The operation of the Monroe County Jail is, of course, also subject to directives and sanctions of other lawful authorities. No order or action of this court is intended to conflict with, or to extend to defendants any rights beyond those which might be further limited by, the lawful action of any proper authority.

In the evidence, in their posttrial brief and in a proposed final order submitted to the court, plaintiffs raised various other issues not dealt with in this decision. The court chose not to deal with them either because they were not pleaded or because the court deemed them to be insubstantial and not of constitutional magnitude.

APPENDIX

References in the court’s decision to the sources below represent matters judicially noticed. (See CPLR 4511 [d]; 31 CJS, Evidence, § 33 [7], p 955; Barnett v Rodgers, 410 F2d 995, 1002, n 24; [K], supra.)

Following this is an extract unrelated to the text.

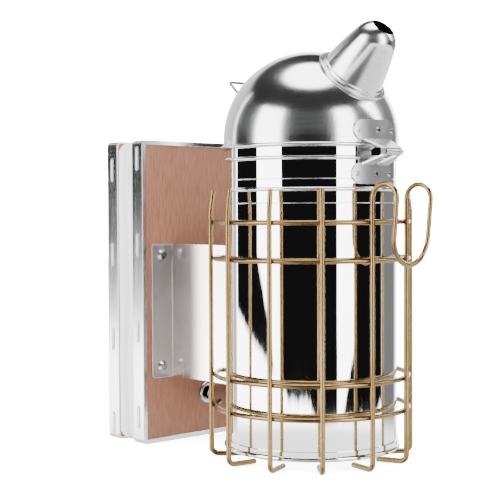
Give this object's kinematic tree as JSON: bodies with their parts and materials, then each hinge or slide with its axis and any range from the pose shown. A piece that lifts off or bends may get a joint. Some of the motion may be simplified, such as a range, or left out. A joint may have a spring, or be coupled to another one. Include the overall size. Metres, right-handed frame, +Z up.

*363ABA Survey: Survey and Handbook on State Standards and Inspection Legislation for Jails and Juvenile Detention Facilities; American Bar Association, Commission on Correctional Facilities and Services; 3d ed. [1974]
Carlson: Corrections in the United States Today: A Balance Has Been Struck; Norman A. Carlson, Director of the Federal Bureau of Prisons; 13 Amer Crim L Rev 615 et seq.
Croft: The Monroe County Jail: The Need for and Feasibility of Relocating into Other Facilities Seven Categories of Prisoners; Elizabeth Benz Croft, Roberta Cronin and Carlisle H. Dickson; Rochester-Monroe County Criminal Justice Pilot City Program; University of Rochester, Graduate School of Management; 119 pp; [1975]
Meyer: Constitutionality of Pretrial Detention, Hermáne Herta Meyer; 60 Georgetown LJ 1382 et seq.
Moyer: Guidelines for the Planning and Design of Regional and Community Correctional Centers for Adults; Fred D. Moyer, Project Director; Department of Architecture, University of Illinois; [1971]
Walsh: Report of Inspection of the Monroe County Jail, January 18-19, 1972; David W. Walsh, Inspector, State Commission of Correction; 8 pp.
Wasser: Letter to the Court, June 23, 1977, from Joseph Wasser, Commissioner, State Commission of Correction.
Yale: Constitutional Limitations on the Conditions of Pretrial Detention; 79 Yale LJ 941 et seq.